When you chose your attorney, you did the work. You checked their history and saw they did wonders on other people’s cases just like yours. You saw that they had great reviews online, though you didn’t know anyone personally who had used them.
When you spoke to the attorney the first time, they seemed interested in your case, and you felt that they were invested in fighting for a positive outcome for you. They said they would take the case, and you discussed payments along with what to expect along the way.
What you didn’t expect was the absolute neglect you feel like you were subjected to. Every time you called, it was at least a week before the attorney got back to you. With time-sensitive cases like yours, that was a frustration you almost couldn’t handle. Once, you even brought up to the secretary that you needed calls back much quicker, but her indifferent attitude really frustrated you. You understood that the attorney was busy, but that didn’t mean that they could avoid your case completely.
Was what you dealt with legal malpractice?
Without all the facts, it would be hard to say. However, there are four things that need to happen to prove malpractice took place.

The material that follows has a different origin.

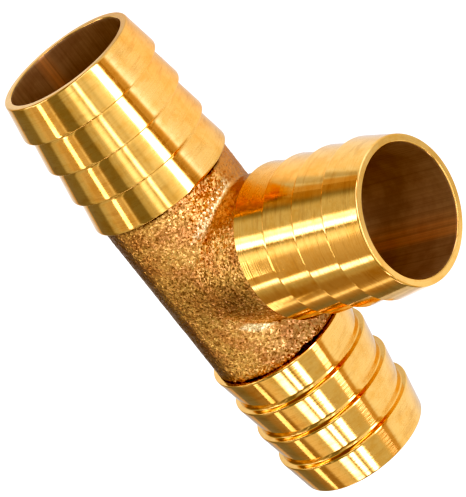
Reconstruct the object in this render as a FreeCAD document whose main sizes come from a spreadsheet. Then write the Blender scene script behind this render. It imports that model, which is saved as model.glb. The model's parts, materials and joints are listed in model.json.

- First, you have to show that the attorney had an obligation to provide you with representation
- Second, you have to show that the attorney made a mistake or acted carelessly
- Third, you have to show that you were hurt in some way because of their actions
- Finally, you need to show that you suffered a financial loss
The reason for these four elements of a malpractice case is to prevent cases based on unhappiness with how the attorney worked and the outcome of your case. For example, if your attorney got back to you slowly but was able to get you an award in the end, you won’t be able to show you had a financial loss. Similarly, if you were unhappy with the representation but it was in line with what other attorneys would have done, then you won’t have a strong malpractice case.
If you believe that you have a malpractice case, you will need to speak with a new attorney about it and why you believe you do. They will be able to express their opinion on your case and if it is worth taking to court for malpractice.